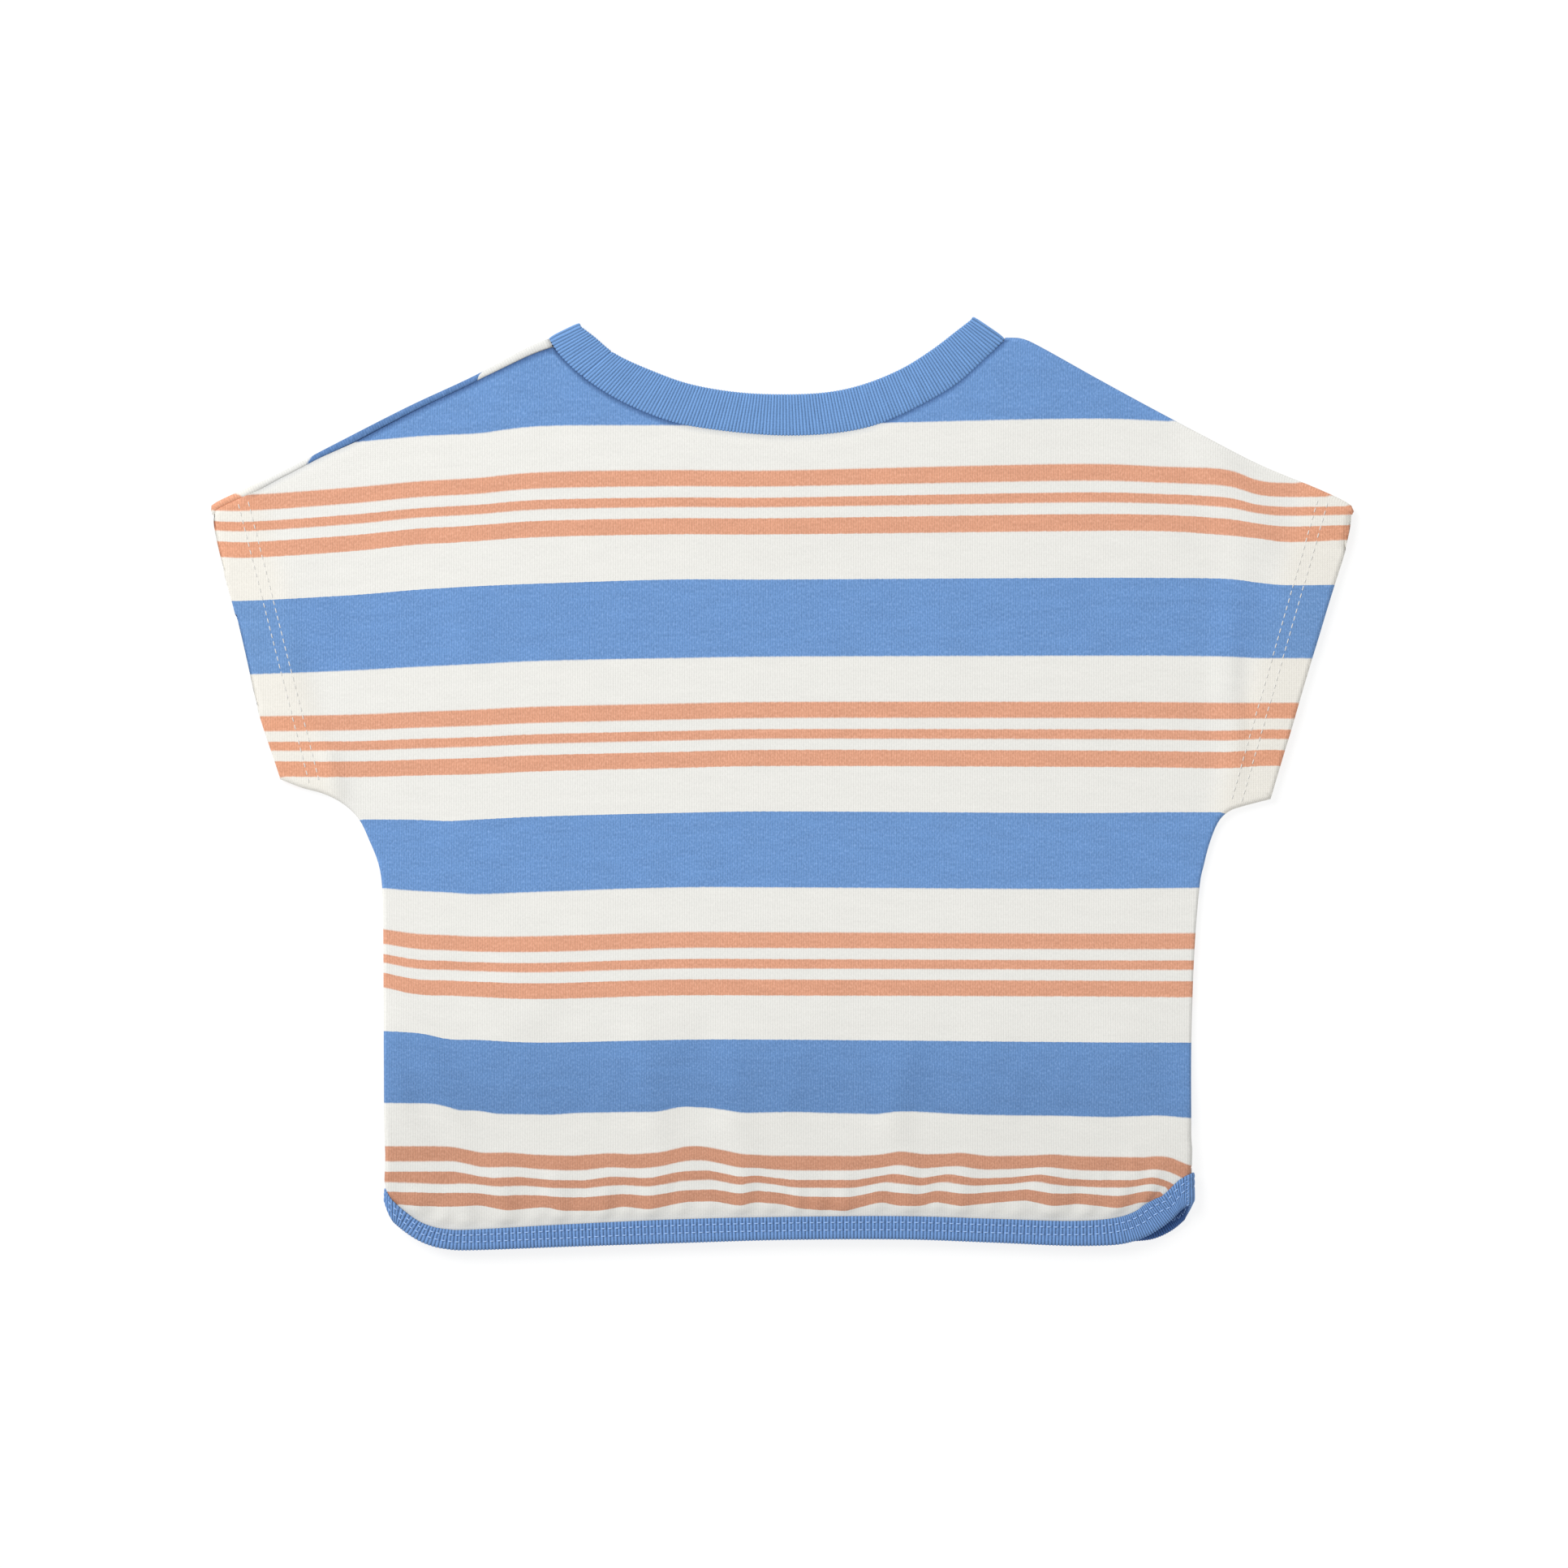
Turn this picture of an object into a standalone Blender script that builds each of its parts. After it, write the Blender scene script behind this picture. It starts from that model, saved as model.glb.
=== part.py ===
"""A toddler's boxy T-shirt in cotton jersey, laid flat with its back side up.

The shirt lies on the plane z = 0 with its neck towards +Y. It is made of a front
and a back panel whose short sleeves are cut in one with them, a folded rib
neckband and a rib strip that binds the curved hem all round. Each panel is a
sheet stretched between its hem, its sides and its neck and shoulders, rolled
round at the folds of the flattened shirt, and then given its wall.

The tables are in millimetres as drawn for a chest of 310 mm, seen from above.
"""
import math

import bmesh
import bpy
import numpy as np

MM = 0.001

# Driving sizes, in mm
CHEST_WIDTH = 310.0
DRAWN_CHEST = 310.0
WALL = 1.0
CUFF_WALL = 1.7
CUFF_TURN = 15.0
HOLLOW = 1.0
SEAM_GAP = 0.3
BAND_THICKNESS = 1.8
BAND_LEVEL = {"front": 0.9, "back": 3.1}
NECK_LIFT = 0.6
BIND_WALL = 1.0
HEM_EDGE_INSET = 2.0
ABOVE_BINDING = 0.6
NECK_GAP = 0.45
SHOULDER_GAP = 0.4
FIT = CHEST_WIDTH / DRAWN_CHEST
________
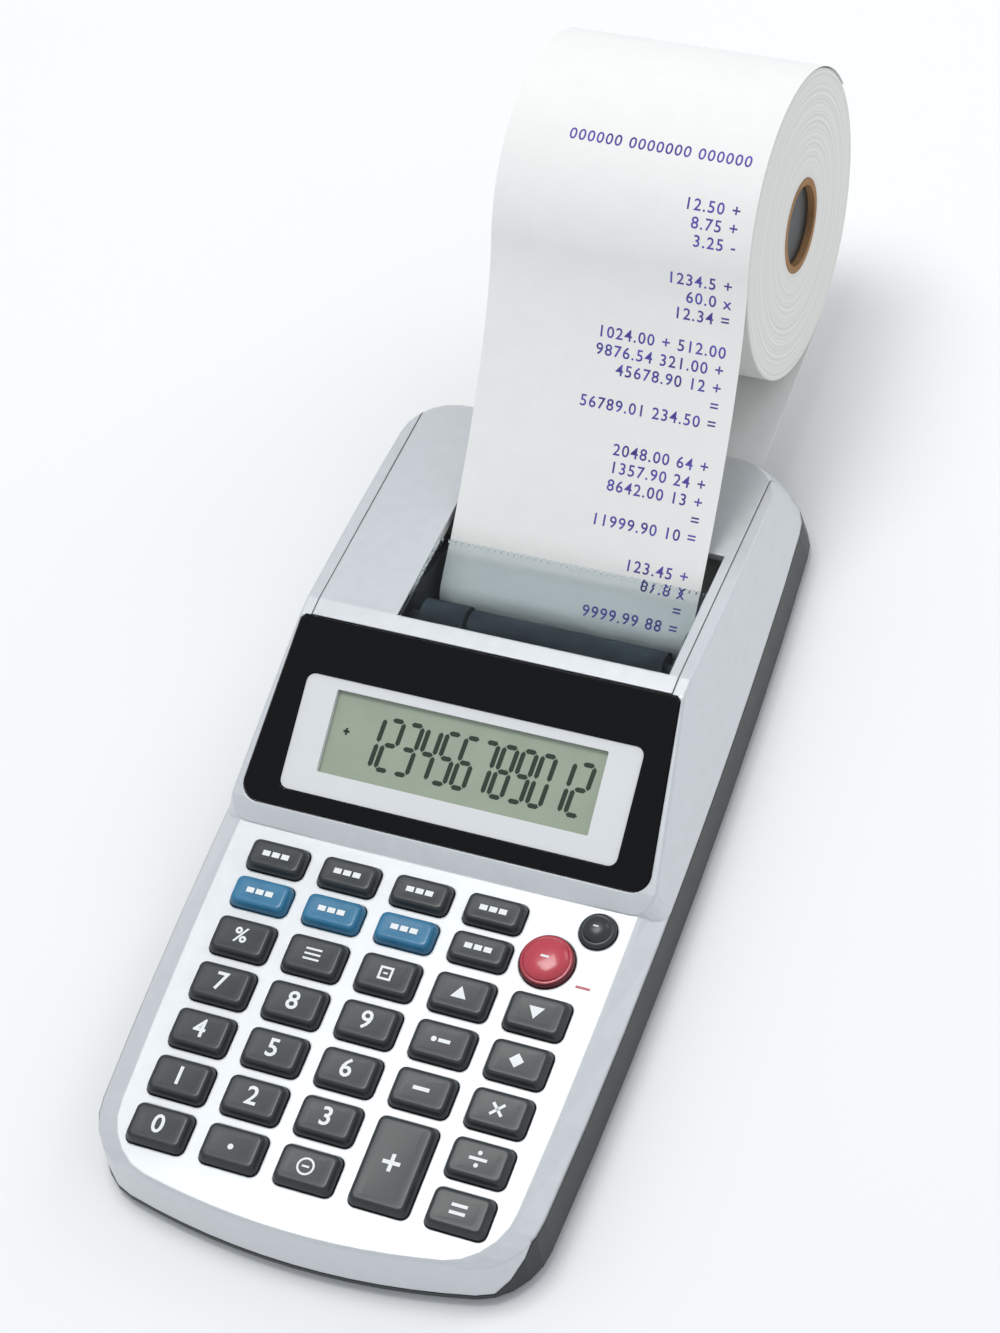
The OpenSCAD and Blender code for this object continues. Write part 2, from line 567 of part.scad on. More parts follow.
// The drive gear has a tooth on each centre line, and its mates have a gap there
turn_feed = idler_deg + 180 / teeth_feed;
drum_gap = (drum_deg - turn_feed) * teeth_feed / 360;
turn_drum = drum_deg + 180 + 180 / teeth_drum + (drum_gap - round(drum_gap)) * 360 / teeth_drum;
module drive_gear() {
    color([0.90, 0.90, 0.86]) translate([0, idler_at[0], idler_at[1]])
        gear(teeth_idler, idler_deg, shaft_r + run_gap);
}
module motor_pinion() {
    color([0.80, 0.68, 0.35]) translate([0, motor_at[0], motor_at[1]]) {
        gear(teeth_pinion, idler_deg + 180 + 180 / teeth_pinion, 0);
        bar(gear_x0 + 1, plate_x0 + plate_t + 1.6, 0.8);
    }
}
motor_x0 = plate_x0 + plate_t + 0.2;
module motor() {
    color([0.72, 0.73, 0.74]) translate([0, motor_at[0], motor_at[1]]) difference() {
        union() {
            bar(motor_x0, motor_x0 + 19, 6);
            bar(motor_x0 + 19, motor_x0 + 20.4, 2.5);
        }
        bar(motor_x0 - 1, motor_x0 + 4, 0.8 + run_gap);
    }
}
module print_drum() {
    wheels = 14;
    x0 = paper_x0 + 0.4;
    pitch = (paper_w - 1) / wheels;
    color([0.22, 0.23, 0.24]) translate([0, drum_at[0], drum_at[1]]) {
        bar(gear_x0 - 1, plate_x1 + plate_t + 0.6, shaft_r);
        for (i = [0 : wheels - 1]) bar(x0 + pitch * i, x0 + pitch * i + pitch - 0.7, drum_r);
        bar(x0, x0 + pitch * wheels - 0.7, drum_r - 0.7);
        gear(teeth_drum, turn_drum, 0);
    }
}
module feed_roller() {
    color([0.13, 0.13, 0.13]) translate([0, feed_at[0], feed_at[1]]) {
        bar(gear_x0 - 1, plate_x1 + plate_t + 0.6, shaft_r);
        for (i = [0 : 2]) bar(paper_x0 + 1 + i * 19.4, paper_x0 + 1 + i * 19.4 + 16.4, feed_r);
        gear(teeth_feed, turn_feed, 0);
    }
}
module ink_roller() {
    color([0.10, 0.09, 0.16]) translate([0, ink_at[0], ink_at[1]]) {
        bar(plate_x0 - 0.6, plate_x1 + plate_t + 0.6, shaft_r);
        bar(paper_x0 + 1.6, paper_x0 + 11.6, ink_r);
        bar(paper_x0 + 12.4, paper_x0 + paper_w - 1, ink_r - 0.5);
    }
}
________
*Task details*. Going down the listing above, begin printing at the line with "Turn this picture" and finish with the line with "FIT = CHEST_WIDTH / DRAWN_CHEST", exactly as they appear.

*Response to this task*.
Turn this picture of an object into a standalone Blender script that builds each of its parts. After it, write the Blender scene script behind this picture. It starts from that model, saved as model.glb.
=== part.py ===
"""A toddler's boxy T-shirt in cotton jersey, laid flat with its back side up.

The shirt lies on the plane z = 0 with its neck towards +Y. It is made of a front
and a back panel whose short sleeves are cut in one with them, a folded rib
neckband and a rib strip that binds the curved hem all round. Each panel is a
sheet stretched between its hem, its sides and its neck and shoulders, rolled
round at the folds of the flattened shirt, and then given its wall.

The tables are in millimetres as drawn for a chest of 310 mm, seen from above.
"""
import math

import bmesh
import bpy
import numpy as np

MM = 0.001

# Driving sizes, in mm
CHEST_WIDTH = 310.0
DRAWN_CHEST = 310.0
WALL = 1.0
CUFF_WALL = 1.7
CUFF_TURN = 15.0
HOLLOW = 1.0
SEAM_GAP = 0.3
BAND_THICKNESS = 1.8
BAND_LEVEL = {"front": 0.9, "back": 3.1}
NECK_LIFT = 0.6
BIND_WALL = 1.0
HEM_EDGE_INSET = 2.0
ABOVE_BINDING = 0.6
NECK_GAP = 0.45
SHOULDER_GAP = 0.4
FIT = CHEST_WIDTH / DRAWN_CHEST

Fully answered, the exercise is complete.